TASK REQUIREMENTS. Begin with the line that contains "Model this object" and continue down through the line that contains "under the feet."; reproduce those lines exactly and only those.

▬▬▬▬▬▬

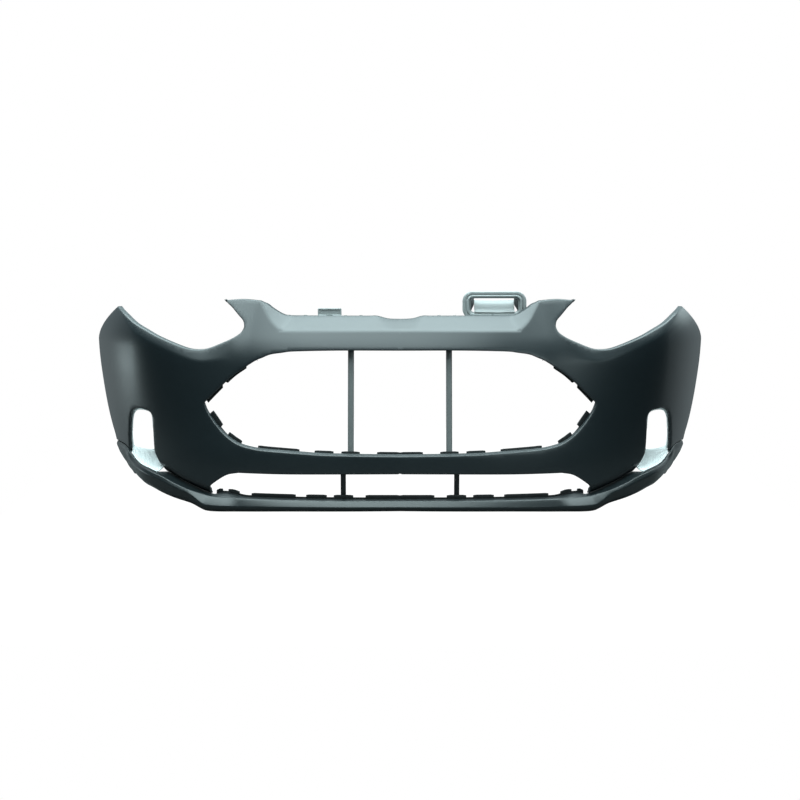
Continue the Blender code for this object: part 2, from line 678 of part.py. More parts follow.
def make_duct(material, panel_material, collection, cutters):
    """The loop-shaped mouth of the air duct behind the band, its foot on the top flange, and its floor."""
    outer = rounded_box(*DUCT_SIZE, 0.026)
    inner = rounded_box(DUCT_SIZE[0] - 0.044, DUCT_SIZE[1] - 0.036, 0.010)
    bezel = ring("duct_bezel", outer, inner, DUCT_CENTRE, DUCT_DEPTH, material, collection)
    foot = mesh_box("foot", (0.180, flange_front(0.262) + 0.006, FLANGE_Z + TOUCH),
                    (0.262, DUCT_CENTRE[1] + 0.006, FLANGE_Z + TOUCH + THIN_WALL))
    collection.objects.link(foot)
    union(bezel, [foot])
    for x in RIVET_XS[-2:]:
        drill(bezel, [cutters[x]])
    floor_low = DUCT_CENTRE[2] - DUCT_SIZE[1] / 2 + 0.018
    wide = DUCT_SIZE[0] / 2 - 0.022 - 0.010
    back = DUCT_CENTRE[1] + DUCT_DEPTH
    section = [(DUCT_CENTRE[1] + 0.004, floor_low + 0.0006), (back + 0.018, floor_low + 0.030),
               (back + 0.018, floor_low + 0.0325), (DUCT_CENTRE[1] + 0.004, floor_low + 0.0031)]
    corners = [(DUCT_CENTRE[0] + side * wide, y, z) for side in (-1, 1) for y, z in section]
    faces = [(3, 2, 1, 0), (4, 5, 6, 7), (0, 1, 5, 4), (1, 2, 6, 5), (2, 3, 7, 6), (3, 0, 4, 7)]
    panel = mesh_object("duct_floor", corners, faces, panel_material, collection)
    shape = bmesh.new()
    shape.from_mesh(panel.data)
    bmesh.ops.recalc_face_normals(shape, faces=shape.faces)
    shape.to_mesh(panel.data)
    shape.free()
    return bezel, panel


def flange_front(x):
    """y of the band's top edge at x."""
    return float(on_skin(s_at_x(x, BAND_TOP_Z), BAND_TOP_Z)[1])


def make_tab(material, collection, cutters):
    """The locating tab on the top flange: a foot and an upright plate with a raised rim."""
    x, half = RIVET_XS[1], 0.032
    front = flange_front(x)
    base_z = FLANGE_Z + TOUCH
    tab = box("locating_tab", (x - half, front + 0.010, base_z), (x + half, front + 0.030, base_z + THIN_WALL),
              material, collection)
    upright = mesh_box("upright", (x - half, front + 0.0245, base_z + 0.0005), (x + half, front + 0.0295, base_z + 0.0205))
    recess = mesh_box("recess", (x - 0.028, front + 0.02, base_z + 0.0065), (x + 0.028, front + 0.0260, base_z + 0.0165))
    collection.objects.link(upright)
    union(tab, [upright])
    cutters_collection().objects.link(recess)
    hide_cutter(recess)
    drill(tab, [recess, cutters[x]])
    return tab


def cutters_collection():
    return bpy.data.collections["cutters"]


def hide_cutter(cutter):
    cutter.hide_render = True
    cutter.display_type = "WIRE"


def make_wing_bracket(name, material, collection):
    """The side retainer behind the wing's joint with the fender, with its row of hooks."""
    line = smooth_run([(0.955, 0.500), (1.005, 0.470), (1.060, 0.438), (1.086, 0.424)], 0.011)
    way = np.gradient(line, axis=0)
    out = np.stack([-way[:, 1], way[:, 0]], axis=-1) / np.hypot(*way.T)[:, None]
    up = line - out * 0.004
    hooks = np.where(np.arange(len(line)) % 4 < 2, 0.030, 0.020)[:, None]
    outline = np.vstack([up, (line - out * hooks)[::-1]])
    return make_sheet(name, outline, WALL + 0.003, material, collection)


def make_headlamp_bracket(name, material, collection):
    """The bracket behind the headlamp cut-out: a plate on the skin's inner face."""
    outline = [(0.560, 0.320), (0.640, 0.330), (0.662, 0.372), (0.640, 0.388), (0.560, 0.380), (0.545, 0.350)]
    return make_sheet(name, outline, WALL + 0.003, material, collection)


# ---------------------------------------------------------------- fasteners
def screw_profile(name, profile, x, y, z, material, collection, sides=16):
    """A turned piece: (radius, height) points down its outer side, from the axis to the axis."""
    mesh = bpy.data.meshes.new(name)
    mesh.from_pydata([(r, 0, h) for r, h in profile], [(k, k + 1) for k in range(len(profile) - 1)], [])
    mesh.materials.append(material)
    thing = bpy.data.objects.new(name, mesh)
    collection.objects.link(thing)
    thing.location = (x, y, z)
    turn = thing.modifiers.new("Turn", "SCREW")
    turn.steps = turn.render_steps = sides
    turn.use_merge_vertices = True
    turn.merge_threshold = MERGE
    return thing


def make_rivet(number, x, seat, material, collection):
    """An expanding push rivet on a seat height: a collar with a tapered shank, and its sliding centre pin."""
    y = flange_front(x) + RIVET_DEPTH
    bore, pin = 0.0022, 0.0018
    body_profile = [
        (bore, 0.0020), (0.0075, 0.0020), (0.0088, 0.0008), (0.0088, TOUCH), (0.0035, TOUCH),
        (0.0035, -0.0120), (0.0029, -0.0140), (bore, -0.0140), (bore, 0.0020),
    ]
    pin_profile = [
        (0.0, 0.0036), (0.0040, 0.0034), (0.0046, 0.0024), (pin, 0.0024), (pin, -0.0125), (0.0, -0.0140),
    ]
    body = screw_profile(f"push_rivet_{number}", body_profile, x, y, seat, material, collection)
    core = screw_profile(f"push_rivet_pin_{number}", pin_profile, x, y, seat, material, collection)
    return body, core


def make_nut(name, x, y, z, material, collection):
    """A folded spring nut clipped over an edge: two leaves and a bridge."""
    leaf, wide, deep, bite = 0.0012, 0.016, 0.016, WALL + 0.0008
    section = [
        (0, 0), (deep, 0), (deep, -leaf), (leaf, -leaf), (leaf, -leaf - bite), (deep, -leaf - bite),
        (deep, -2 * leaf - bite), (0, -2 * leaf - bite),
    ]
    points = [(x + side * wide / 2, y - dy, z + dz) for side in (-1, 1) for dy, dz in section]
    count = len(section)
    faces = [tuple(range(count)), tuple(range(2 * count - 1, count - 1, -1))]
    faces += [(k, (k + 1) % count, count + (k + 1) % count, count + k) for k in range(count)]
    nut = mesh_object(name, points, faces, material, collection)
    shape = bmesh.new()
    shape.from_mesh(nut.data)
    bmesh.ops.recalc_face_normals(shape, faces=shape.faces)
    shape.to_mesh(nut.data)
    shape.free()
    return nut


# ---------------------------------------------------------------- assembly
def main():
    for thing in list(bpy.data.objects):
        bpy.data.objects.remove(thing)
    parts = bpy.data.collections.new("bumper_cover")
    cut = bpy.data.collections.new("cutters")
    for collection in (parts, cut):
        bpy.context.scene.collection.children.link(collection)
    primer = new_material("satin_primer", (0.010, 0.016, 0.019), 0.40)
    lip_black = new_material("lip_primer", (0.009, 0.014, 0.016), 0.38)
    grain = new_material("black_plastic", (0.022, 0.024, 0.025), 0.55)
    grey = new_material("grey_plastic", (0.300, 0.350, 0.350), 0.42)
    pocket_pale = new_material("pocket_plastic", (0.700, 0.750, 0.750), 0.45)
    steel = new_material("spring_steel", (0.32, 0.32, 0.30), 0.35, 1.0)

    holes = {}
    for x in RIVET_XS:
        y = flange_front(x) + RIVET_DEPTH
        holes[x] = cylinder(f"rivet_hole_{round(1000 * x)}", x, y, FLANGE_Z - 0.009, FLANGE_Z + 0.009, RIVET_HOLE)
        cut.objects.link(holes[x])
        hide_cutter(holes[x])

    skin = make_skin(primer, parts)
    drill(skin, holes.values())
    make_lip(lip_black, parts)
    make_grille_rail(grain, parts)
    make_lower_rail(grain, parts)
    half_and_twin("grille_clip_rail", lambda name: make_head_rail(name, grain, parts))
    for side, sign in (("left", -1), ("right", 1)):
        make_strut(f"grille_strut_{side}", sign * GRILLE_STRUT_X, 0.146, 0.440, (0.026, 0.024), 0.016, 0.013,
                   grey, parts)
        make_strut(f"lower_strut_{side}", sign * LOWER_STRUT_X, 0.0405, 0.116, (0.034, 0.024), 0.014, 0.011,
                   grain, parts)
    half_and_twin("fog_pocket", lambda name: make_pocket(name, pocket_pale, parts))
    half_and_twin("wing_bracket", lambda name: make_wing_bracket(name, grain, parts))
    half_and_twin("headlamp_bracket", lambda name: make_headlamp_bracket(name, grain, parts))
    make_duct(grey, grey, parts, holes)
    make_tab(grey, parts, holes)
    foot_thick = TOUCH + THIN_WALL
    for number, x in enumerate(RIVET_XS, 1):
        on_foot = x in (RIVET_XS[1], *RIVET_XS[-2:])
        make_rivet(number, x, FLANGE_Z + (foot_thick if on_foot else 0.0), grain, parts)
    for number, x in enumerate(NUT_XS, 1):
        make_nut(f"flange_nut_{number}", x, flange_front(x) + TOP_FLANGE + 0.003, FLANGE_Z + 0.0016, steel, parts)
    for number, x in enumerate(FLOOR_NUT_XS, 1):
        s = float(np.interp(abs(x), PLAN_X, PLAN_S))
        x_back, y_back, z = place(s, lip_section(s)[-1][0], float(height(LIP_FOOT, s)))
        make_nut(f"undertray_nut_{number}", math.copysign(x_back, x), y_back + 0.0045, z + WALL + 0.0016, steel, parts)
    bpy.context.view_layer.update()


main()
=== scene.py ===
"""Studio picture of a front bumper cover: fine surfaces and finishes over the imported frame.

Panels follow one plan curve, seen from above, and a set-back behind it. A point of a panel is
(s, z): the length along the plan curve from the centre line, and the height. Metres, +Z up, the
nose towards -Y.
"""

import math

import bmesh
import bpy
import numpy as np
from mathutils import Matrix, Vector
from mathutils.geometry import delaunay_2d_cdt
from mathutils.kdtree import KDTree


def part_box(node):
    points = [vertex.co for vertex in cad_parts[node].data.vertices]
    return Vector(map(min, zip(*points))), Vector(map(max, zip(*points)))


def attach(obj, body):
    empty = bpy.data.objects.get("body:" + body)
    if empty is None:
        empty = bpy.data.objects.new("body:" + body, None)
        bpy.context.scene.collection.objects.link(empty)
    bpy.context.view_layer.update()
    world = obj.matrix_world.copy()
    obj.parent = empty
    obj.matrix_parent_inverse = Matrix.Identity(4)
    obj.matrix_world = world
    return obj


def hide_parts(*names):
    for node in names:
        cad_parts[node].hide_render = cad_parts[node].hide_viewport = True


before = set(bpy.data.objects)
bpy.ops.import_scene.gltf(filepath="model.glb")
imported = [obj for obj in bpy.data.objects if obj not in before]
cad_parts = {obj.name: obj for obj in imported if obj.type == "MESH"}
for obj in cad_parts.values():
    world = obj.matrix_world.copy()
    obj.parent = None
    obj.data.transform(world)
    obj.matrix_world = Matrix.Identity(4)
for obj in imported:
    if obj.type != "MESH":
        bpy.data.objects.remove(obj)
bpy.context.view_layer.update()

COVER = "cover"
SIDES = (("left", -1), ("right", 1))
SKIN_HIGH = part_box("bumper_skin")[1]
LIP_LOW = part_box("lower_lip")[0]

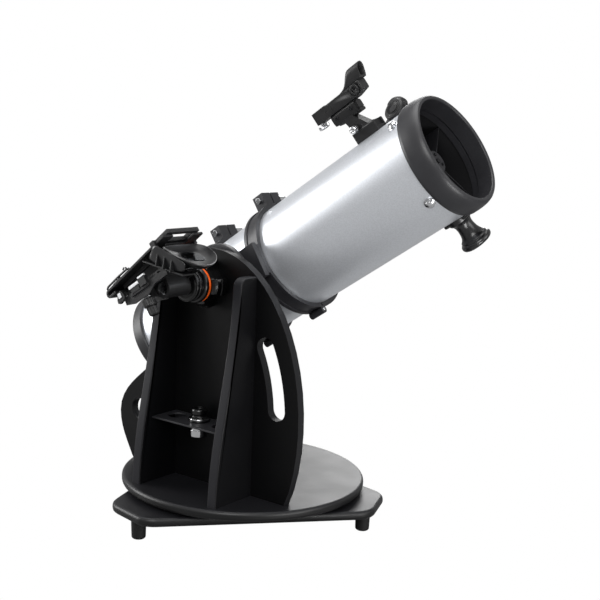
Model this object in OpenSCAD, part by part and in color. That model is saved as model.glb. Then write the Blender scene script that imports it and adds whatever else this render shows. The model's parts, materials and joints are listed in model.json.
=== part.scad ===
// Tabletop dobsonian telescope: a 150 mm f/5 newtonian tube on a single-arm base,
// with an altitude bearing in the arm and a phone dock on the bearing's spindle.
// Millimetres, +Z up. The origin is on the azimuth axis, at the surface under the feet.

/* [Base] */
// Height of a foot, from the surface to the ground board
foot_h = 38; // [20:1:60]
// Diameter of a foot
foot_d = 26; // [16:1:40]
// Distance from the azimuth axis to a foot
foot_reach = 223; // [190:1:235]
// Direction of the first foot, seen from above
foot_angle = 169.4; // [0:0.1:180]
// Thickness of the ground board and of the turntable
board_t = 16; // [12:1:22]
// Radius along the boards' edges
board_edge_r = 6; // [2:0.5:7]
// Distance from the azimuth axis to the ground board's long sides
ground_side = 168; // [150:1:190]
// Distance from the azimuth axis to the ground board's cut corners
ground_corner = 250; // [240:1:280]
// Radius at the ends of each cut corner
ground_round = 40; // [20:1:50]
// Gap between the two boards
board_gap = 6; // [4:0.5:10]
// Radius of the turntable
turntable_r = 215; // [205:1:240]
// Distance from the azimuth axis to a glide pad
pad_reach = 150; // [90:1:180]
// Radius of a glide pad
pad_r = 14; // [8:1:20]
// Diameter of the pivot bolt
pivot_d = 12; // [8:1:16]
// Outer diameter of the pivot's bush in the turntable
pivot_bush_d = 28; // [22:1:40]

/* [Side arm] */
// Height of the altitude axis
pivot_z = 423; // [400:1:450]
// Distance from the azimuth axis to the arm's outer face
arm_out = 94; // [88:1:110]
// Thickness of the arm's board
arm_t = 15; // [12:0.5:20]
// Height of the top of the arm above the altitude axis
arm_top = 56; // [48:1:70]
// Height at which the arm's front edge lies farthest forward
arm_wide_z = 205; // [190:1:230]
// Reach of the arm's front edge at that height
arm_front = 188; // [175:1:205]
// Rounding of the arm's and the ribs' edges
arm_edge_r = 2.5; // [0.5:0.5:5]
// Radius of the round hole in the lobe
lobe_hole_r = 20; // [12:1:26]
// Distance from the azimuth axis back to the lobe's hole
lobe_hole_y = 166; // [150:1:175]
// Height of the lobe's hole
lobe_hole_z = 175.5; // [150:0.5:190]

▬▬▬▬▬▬

TASK SOLUTION.
Model this object in OpenSCAD, part by part and in color. That model is saved as model.glb. Then write the Blender scene script that imports it and adds whatever else this render shows. The model's parts, materials and joints are listed in model.json.
=== part.scad ===
// Tabletop dobsonian telescope: a 150 mm f/5 newtonian tube on a single-arm base,
// with an altitude bearing in the arm and a phone dock on the bearing's spindle.
// Millimetres, +Z up. The origin is on the azimuth axis, at the surface under the feet.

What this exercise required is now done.